Читаем Перед историческим рубежом. Политические силуэты полностью

Однажды даже старик Суворин[61] не утерпел и сказал сердитое слово. «Мне кажется, – писал он в декабре 1905 года, – что гр. Витте сам себя не понимает. Он думает, что он – гений. Ему об этом твердили так часто иностранные газеты, что он поверил и стал поступать совсем не как гений, а как самый обыкновенный бюрократ, влюбившийся в себя».

На самом деле вовсе не нужно дожидаться историков будущего, чтобы самым несомненнейшим образом убедиться в том, что гр. Витте никогда и ничего большого не предвидел и всегда оказывался жалкой игрушкой тех сил, которые, как ему казалось, он по своей воле создавал. Его преимущества состояли не в том, что он предугадывал будущее, а в том, что он ничем не был связан в прошлом: ни программой, ни нравственными обязательствами, ни происхождением. Удачливый плебей среди родовитых рядов высшего сановничества, недоступный, как и все оно, влиянию общих политических или моральных принципов, Витте имел пред своими соперниками неоценимые преимущества выскочки, не связанного никакими родословно-кастовыми традициями. Это позволило ему развиться в идеальный тип бюрократа – без национальности, без отечества, но с огромной ловкостью рук. Среди закоснелых егермейстеров он казался себе и бирже государственным гением…

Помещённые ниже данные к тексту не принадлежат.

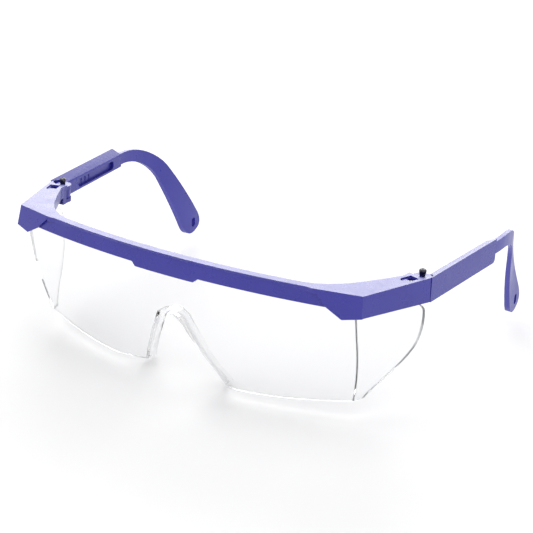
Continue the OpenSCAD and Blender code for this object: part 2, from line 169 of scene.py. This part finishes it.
FRAME_BLUE = moulded_plastic("frame_plastic", (0.030, 0.028, 0.300), (0.038, 0.036, 0.335),
                             0.22, 0.34)
EAR_BLUE = moulded_plastic("ear_plastic", (0.034, 0.032, 0.320), (0.044, 0.042, 0.360),
                           0.26, 0.38)
LENS_CLEAR = clear_lens()
STEEL = screw_steel()

# ---------------------------------------------------------------- carried-over CAD pieces


def finish_piece(obj, mat, width, smooth=35.0):
    """Gives a piece its material and small rounded edges, by modifiers only."""
    obj.data.materials.clear()
    obj.data.materials.append(mat)
    for poly in obj.data.polygons:
        poly.use_smooth = True
    weld = obj.modifiers.new("weld", "WELD")
    weld.merge_threshold = 0.000002
    bevel = obj.modifiers.new("edges", "BEVEL")
    bevel.width = width
    bevel.segments = 3
    bevel.limit_method = "ANGLE"
    bevel.angle_limit = math.radians(smooth)
    bevel.harden_normals = False
    bevel.use_clamp_overlap = True
    shade = obj.modifiers.new("shade", "WEIGHTED_NORMAL")
    shade.mode = "FACE_AREA_WITH_ANGLE"
    shade.weight = 60


finish_piece(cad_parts["brow_frame"], FRAME_BLUE, 0.25 * MM)
for side in ("left", "right"):
    finish_piece(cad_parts[side + "_sleeve"], FRAME_BLUE, 0.3 * MM)
    finish_piece(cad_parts[side + "_ear_piece"], EAR_BLUE, 0.3 * MM)
    finish_piece(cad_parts[side + "_hinge_screw"], STEEL, 0.06 * MM)


# ---------------------------------------------------------------- lens

# heights are measured down from the brow's top plane, as the frame measures them
TOP_Z = 0.0534
MID_Y = -0.0654
FRONT_CORNER = 76.0
BROW_R = 305.0
LENS_R = BROW_R - 1.30
LENS_T = 1.5
LENS_H = 53.4
ROWS = 48
NOSE_COLS = 46
FOOT_COLS = 16
FACE_COLS = 22
SHIELD_COLS = 24
LENS_TOP = 1.82
LEAN_TOP = 6.0
LEAN = 0.115
CURVE_1 = 0.0000235
CURVE_2 = 0.0000011
CENTRE_Y = math.sqrt(BROW_R ** 2 - FRONT_CORNER ** 2)
CREASE_X = 73.5
CREASE_TURN_H = 20.0
CREASE_TURN = 0.0048
ARM_LEAN = 0.352
FLANGE = 6.5
FLANGE_TAPER = 0.45
REAR_EDGE = ((1.82, 28.2), (9.6, 28.2), (11.8, 33.2), (14, 34.4), (18, 35), (22, 35), (26, 34.6),
             (29, 33.4), (32, 31.2), (36, 27.4), (40, 22.4), (44, 18), (46.6, 16.2))

# nose opening: a round arch on two straight legs
ARCH_TOP = 24.6
ARCH_R = 6.3
LEG_SLOPE = 2.05
JOIN_X = ARCH_R * LEG_SLOPE / math.sqrt(1 + LEG_SLOPE ** 2)
JOIN_H = ARCH_TOP + ARCH_R - JOIN_X / LEG_SLOPE
FOOT_X = JOIN_X + (LENS_H - JOIN_H) / LEG_SLOPE
FOOT_W = 7.0
SWEEP_W = 13.0
EDGE_H = LENS_H - 3.6
EDGE_RISE = 3.3
SWEEP_TOP = 26.0
SWEEP_1 = 0.2
SWEEP_2 = 0.006
CORNER_BLEND = 0.25

# snap tabs: where they stand, how far out of that line, and their size
TAB_X = 81.5
TAB_Y = 26.4
TAB_SHIFT = 0.35
TAB_SIZE = (1.1, 2.0, 0.9)


def below(h):
    """Depth below the line where the lens starts to lean back."""
    return max(h - LEAN_TOP, 0.0)


def curve(h):
    """Curvature of the face at depth h: it tightens downwards."""
    d = below(h)
    return 1 / LENS_R + CURVE_1 * d + CURVE_2 * d * d


def crease_x(h):
    """Where the side shield's crease lies at depth h."""
    return CREASE_X - CREASE_TURN * max(h - CREASE_TURN_H, 0.0) ** 2


def arch(x):
    """Depth of the nose arch at x, carried on past its foot."""
    if x < JOIN_X:
        return ARCH_TOP + ARCH_R - math.sqrt(ARCH_R ** 2 - x * x)
    return JOIN_H + LEG_SLOPE * (x - JOIN_X)


def arch_x(h):
    """Half width of the nose opening at depth h."""
    if h < ARCH_TOP:
        return 0.0
    if h < JOIN_H:
        return math.sqrt(max(ARCH_R ** 2 - (ARCH_TOP + ARCH_R - h) ** 2, 0.0))
    return JOIN_X + (h - JOIN_H) / LEG_SLOPE


def lower_edge(x):
    """Depth of the lens's lower edge beyond the nose."""
    edge = x - FOOT_X - FOOT_W
    if edge < 0:
        return EDGE_H + (LENS_H - EDGE_H) * min(-edge / FOOT_W, 1.0) ** 2
    return EDGE_H - EDGE_RISE * (edge / (CREASE_X - FOOT_X - FOOT_W)) ** 2


def nose_sweep(x, h):
    """How far the sheet sweeps back beside the nose opening."""
    s = max(h - SWEEP_TOP, 0.0)
    u = min(max((x - arch_x(h)) / SWEEP_W, 0.0), 1.0)
    return (SWEEP_1 * s + SWEEP_2 * s * s) * (1 - u) ** 2


def drawn_in(x, h):
    """Columns beyond the feet draw in with the crease."""
    start = FOOT_X + FOOT_W
    return x - (CREASE_X - crease_x(h)) * max(x - start, 0.0) / (CREASE_X - start)


def arch_lift(x):
    """How far up the flange's outer side lies above the arch, at x."""
    step = 0.05
    slope = (arch(x + step) - arch(max(x - step, 0))) / (step + min(x, step))
    return LENS_T * math.sqrt(1 + slope * slope)


def smooth_rear(h):
    """The side shield's rear edge, eased through its chosen points."""
    total = weight = 0.0
    for k in range(-3, 4):
        g = min(max(h + k * 0.7, REAR_EDGE[0][0]), REAR_EDGE[-1][0])
        for (h0, y0), (h1, y1) in zip(REAR_EDGE, REAR_EDGE[1:]):
            if h0 <= g <= h1:
                w = 1.0 - abs(k) / 4.0
                total += w * (y0 + (y1 - y0) * (g - h0) / (h1 - h0))
                weight += w
                break
    return total / weight


def face_point(x, h, t):
    """Plan position on the face, x off the middle, h down and t in from its outer surface."""
    r = 1 / curve(h)
    a = math.asin(x / r)
    y0 = CENTRE_Y - LENS_R + LEAN * below(h) + nose_sweep(x, h)
    return (r - t) * math.sin(a), y0 + r - (r - t) * math.cos(a)


def crease_point(h, t):
    """Plan position of the crease, mitred through the sheet's thickness."""
    x = crease_x(h)
    cx, cy = face_point(x, h, 0)
    a = math.asin(x * curve(h))
    b = math.atan(1 / ARM_LEAN)
    m = 1 + math.sin(a) * math.sin(b) + math.cos(a) * math.cos(b)
    return cx - t * (math.sin(a) + math.sin(b)) / m, cy + t * (math.cos(a) + math.cos(b)) / m


def shield_point(q, h, t):
    """Plan position on the side shield, q from 0 at the crease to 1 at the rear edge."""
    cx, cy = crease_point(h, t)
    back = max(smooth_rear(h) - cy, 1.0) * q
    return cx + back * ARM_LEAN, cy + back


def soft_min(a, b, k):
    """Minimum of a and b, rounded off over about k."""
    return min(a, b) - k * math.log1p(math.exp(-abs(a - b) / k))


def flange_end():
    """Where the flange's outer side runs out into the lower edge."""
    low, high = FOOT_X, FOOT_X + 4
    for _ in range(40):
        mid = (low + high) / 2
        if arch(mid) - arch_lift(mid) < lower_edge(mid):
            low = mid
        else:
            high = mid
    return low


def build_lens():
    """One closed mesh: face, creased side shields, nose arch and its two flanges."""
    end_x = flange_end()
    nose = [end_x * i / NOSE_COLS for i in range(NOSE_COLS + 1)]
    foot = [end_x + (SWEEP_W + FOOT_X - end_x) * i / FOOT_COLS for i in range(1, FOOT_COLS + 1)]
    face = [foot[-1] + (CREASE_X - foot[-1]) * i / FACE_COLS for i in range(1, FACE_COLS)]
    shield = [i / SHIELD_COLS for i in range(1, SHIELD_COLS + 1)]
    half = [("face", x) for x in nose + foot + face] + [("crease", 0)]
    half += [("shield", q) for q in shield]
    cols = [(-1, c) for c in reversed(half[1:])] + [(1, c) for c in half]
    mid = len(half) - 1

    def depth(col, inner):
        kind, x = col
        if kind != "face":
            return lower_edge(CREASE_X)
        low = lower_edge(x)
        if x > end_x - 1e-6:
            return low
        return min(low, arch(x) - arch_lift(x)) if inner else soft_min(low, arch(x), CORNER_BLEND)

    def point(side, col, h, t, back=0.0):
        kind, x = col
        if kind == "face":
            px, py = face_point(drawn_in(x, h), h, t)
        elif kind == "crease":
            px, py = crease_point(h, t)
        else:
            px, py = shield_point(x, h, t)
        return Vector((side * px * MM, (py + back) * MM + MID_Y, TOP_Z - h * MM))

    bm = bmesh.new()
    edge = bm.verts.layers.float.new("edge")
    sheets = []
    for t in (0.0, LENS_T):
        sheet = []
        for side, col in cols:
            low = depth(col, t > 0)
            sheet.append([bm.verts.new(point(side, col, LENS_TOP + (low - LENS_TOP) * j / ROWS, t))
                          for j in range(ROWS + 1)])
        sheets.append(sheet)
    outer, inner = sheets
    n = len(cols)

    def quad(*verts):
        kept = list(dict.fromkeys(verts))
        if len(kept) > 2:
            bm.faces.new(kept)

    for i in range(n - 1):
        for j in range(ROWS):
            quad(outer[i][j], outer[i + 1][j], outer[i + 1][j + 1], outer[i][j + 1])
            quad(inner[i][j], inner[i][j + 1], inner[i + 1][j + 1], inner[i + 1][j])
        quad(outer[i][0], inner[i][0], inner[i + 1][0], outer[i + 1][0])
    for j in range(ROWS):
        quad(outer[0][j], outer[0][j + 1], inner[0][j + 1], inner[0][j])
        quad(outer[-1][j], inner[-1][j], inner[-1][j + 1], outer[-1][j + 1])

    # rim: plain beyond the flanges, and run back over the arch
    first, last = mid - NOSE_COLS, mid + NOSE_COLS
    back_out, back_in = {}, {}
    for i in range(first, last + 1):
        side, col = cols[i]
        start = point(side, col, depth(col, False), LENS_T / 2)
        run = FLANGE * (1 - FLANGE_TAPER * abs(i - mid) / NOSE_COLS)
        rear = Vector((0, run * MM, 0))
        back_out[i] = bm.verts.new(start + rear)
        if i in (first, last):
            back_in[i] = back_out[i]
        else:
            back_in[i] = bm.verts.new(point(side, col, depth(col, True), LENS_T / 2) + rear)
    for i in range(n - 1):
        a, b = outer[i][-1], outer[i + 1][-1]
        c, d = inner[i + 1][-1], inner[i][-1]
        if first <= i < last:
            quad(a, b, back_out[i + 1], back_out[i])
            quad(back_out[i], back_out[i + 1], back_in[i + 1], back_in[i])
            quad(back_in[i], back_in[i + 1], c, d)
        else:
            quad(a, b, c, d)
    quad(outer[first][-1], back_out[first], inner[first][-1])
    quad(outer[last][-1], inner[last][-1], back_out[last])
    bmesh.ops.recalc_face_normals(bm, faces=bm.faces)

    # where the sheet is cut, creased or moulded to an edge, marked for the lens material's painted
    # edge shade
    for i, (_, (kind, _)) in enumerate(cols):
        for sheet in sheets:
            for j, vert in enumerate(sheet[i]):
                if j == ROWS or i in (0, n - 1) or kind == "crease":
                    vert[edge] = 1.0
    # the flanges' back rims get a weaker mark, so the painted edge shade fades across the flanges
    for vert in list(back_out.values()) + list(back_in.values()):
        vert[edge] = FLANGE_EDGE

    # snap tabs that stand up into the frame's square holes
    for side in (-1, 1):
        turn = Matrix.Rotation(-side * math.atan(ARM_LEAN), 4, "Z")
        spot = Vector((side * TAB_X * MM, TAB_Y * MM + MID_Y,
                       TOP_Z - LENS_TOP * MM + TAB_SIZE[2] / 2 * MM))
        size = Matrix.Diagonal((*(edge_mm * MM for edge_mm in TAB_SIZE), 1))
        shift = Matrix.Translation((side * TAB_SHIFT * MM, 0, 0))
        bmesh.ops.create_cube(bm, size=1.0, matrix=Matrix.Translation(spot) @ turn @ shift @ size)

    mesh = bpy.data.meshes.new("clear_lens")
    bm.to_mesh(mesh)
    bm.free()
    obj = bpy.data.objects.new("clear_lens", mesh)
    bpy.context.scene.collection.objects.link(obj)
    finish_piece(obj, LENS_CLEAR, 0.25 * MM, 38.0)
    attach(obj, "front")
    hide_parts("lens")
    return obj


build_lens()

# ---------------------------------------------------------------- stage, light and camera


FLOOR_SIZE = 12.0
FLOOR_Z = -0.0006


def plane(name, size, location, mat):
    bpy.ops.mesh.primitive_plane_add(size=size, location=location)
    obj = bpy.context.object
    obj.name = name
    obj.data.materials.append(mat)
    return obj


def paper():
    """Matt white backdrop paper with faint flecks."""
    mat, nodes, links, bsdf = new_material("backdrop_paper")
    fleck = noise(nodes, links, 14, 4)
    links.new(color_mix(nodes, links, fleck, (0.94, 0.94, 0.94), (0.96, 0.96, 0.96)),
              bsdf.inputs["Base Color"])
    bsdf.inputs["Roughness"].default_value = 0.9
    return mat


plane("floor", FLOOR_SIZE, (0, 0, FLOOR_Z), paper())

world = bpy.data.worlds.new("studio")
bpy.context.scene.world = world
world.use_nodes = True
world.node_tree.nodes["Background"].inputs["Color"].default_value = (1, 1, 1, 1)
world.node_tree.nodes["Background"].inputs["Strength"].default_value = 0.88


def area_light(name, location, target, size, power):
    data = bpy.data.lights.new(name, "AREA")
    data.size = size
    data.energy = power
    obj = bpy.data.objects.new(name, data)
    obj.location = location
    obj.rotation_euler = (Vector(target) - Vector(location)).to_track_quat("-Z", "Y").to_euler()
    bpy.context.scene.collection.objects.link(obj)


# a weak light overhead, and a broad one behind that the upper faces mirror
area_light("overhead", (-0.2, -0.3, 1.5), (0, 0, 0.03), 1.6, 4)
area_light("behind", (-0.75, 1.25, 0.62), (0, 0, 0.04), 1.1, 13)

# plain colour response, so that the blues keep their depth
bpy.context.scene.view_settings.view_transform = "Standard"

# camera: azimuth and elevation round the object, its roll, and where it stands
CAM_AZ, CAM_EL, CAM_ROLL = math.radians(30.0), math.radians(20.84), math.radians(3.38)
CAM_AT = Vector((260.0, -451.6, 224.6)) * MM
SENSOR = 36.0
LENS_MM = 90.8


def camera():
    back = Vector((math.sin(CAM_AZ) * math.cos(CAM_EL), -math.cos(CAM_AZ) * math.cos(CAM_EL),
                   math.sin(CAM_EL)))
    right = Vector((math.cos(CAM_AZ), math.sin(CAM_AZ), 0))
    up = back.cross(right)
    right2 = right * math.cos(CAM_ROLL) + up * math.sin(CAM_ROLL)
    up2 = up * math.cos(CAM_ROLL) - right * math.sin(CAM_ROLL)
    data = bpy.data.cameras.new("camera")
    data.sensor_width = SENSOR
    data.lens = LENS_MM
    data.clip_start = 0.01
    obj = bpy.data.objects.new("camera", data)
    obj.matrix_world = Matrix((
        (right2.x, up2.x, back.x, CAM_AT.x), (right2.y, up2.y, back.y, CAM_AT.y),
        (right2.z, up2.z, back.z, CAM_AT.z), (0, 0, 0, 1)))
    bpy.context.scene.collection.objects.link(obj)
    bpy.context.scene.camera = obj


camera()
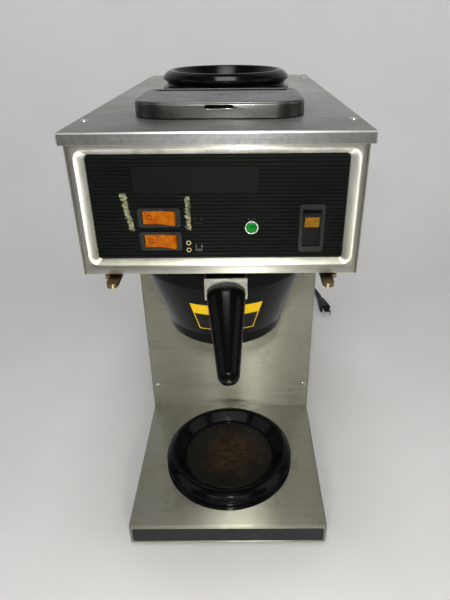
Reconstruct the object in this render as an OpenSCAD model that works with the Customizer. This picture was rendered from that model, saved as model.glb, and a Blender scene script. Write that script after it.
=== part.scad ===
// Pour-over drip coffee brewer: one stainless column with a warmer on the base and one on top.
// X runs to the right, Y to the back, Z up. The origin is on the floor, at the middle of the
// box that the brewer and its funnel handle fill. Lengths are in millimetres.

/* [Body] */
// Width of the base, column and head
body_w = 210; // [204:1:216]
// Depth of the base and head, front face to back wall
body_d = 410; // [408:1:416]
// Height of the base above its feet
base_h = 26.3; // [25:0.1:30]
// Height of the rubber feet
foot_h = 5; // [4:0.5:8]
// Clear height between the base deck and the underside of the head
bay_h = 297; // [290:1:305]
// Distance from the front of the base to the front of the column
column_y = 186.5; // [184:0.5:190]
// Height of the head, underside to the top of the lid
head_h = 107.1; // [106:0.1:112]
// Thickness of the stainless sheet
sheet_t = 1.2; // [1:0.1:1.3]

/* [Lid and pour cover] */
// How far the lid stands out past each side
lid_side = 4; // [3.5:0.5:6]
// Height of the lid's turned-down lip
lip_h = 8.8; // [7:0.1:12]
// Width of the pour cover
cover_w = 133; // [130:1:136]
// Depth of the pour cover
cover_d = 91; // [89:1:93]
// Height of the pour cover above the lid
cover_h = 12.4; // [12:0.1:14]

/* [Warmers] */
// Outer radius of the lower warmer ring
lower_warmer_r = 74.5; // [70:0.5:76]
// Outer radius of the upper warmer ring
upper_warmer_r = 70; // [66:0.5:74]
// Distance from the front of the body to the lower warmer's centre
warmer_y = 92.6; // [92:0.1:94]
// Distance from the front of the body to the upper warmer's centre
upper_warmer_y = 258; // [250:1:264]

/* [Funnel] */
// Radius of the funnel's flange
flange_r = 88.5; // [88:0.5:90]
// Length of the handle along its middle line
handle_len = 64; // [60:1:75]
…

Граф недаром напоминал в последнем интервью, что он служил самому самодержавному из российских императоров – Александру III.[62] Его «служение» было насквозь проникнуто воззрениями самого черного фискального византийства. В своем первом всеподданнейшем отчете (на 1893 г.) гр. Витте утверждал, что в России, по особым историческим условиям ее государственного сложения и развития, «финансовое хозяйство не может замкнуться в строго определенных рамках, предустанавливаемых потребностями государственными в общепринятом (!) значении этого слова». И отстаивая этот московско-вотчинный взгляд на достояние государства, гр. Витте не имел никакого понятия о том, что его собственная грюндерско-биржевая политика порождает неотразимую потребность в установлении парламентарного бюджета. И судьба захотела впоследствии именно гр. Витте сделать вестником первой капитуляции вотчинно-византийской государственности пред государственностью европейски-буржуазной. Он принял это поручение – его ничто не связывало.

Во втором своем всеподданнейшем отчете (на 1894 г.) гр. Витте пророчески указывает на сосредоточенные в собственности казны 17 тысяч верст жел. дор., как на «могучее орудие» в руках правительства «для управления экономическим развитием страны». Финансовый делец – без политического образования, без исторического чутья, – он думал, что экономическим развитием можно управлять, как департаментом чиновников или штабом продажных журналистов. История посмеялась над ним. Как раз казенные железные дороги явились «могучим орудием», нанесшим старому порядку жесточайший удар. И не кто иной, как Витте, вел переговоры с представителями железнодорожного союза, именуя их «лучшими силами страны». Он и тут явился посредником – его ничто не связывало.

Вступив с министром внутренних дел, тогдашним ведомственным «либералом» Горемыкиным,[63] в борьбу по поводу введения в неземских губерниях земских учреждений, гр. Витте составляет, т.-е. поручает составить (не Гурьеву ли?)[64] историческую записку на тему о несовместимости самодержавия с земством."… Глухое недовольство, молчаливая оппозиция – говорит записка – живут несомненно и будут жить до тех пор, пока не умрет всесословное земство". Гр. Витте все предвидел. Он даже был убежден, что если заткнуть губернаторской рукавицей маленькую земскую отдушину цензового либерализма, то глухое недовольство само собою превратится в благодарное спокойствие. Увы! скоро, очень скоро, гр. Витте пришлось идею несовместимости абсолютизма и земства истолковывать в том смысле, что знак минуса нужно ставить пред абсолютизмом, а знак плюса пред самоуправлением.

С 1902 г., под влиянием целого ряда весьма выразительных событий, гр. Витте начинает эволюционировать, не лучше ли сказать: передвигаться? – влево. Он открещивается от временных правил, порывает с князем Мещерским[65] и свою записку о земстве поручает своим молодцам истолковывать в конституционном смысле. Он ведет в то же время неутомимую кампанию – не точнее ли сказать: интригу? – против Плеве,[66] созывает комитеты о нуждах сельскохозяйственной промышленности и выражает твердое намерение дать им «совершенно откровенно» высказаться.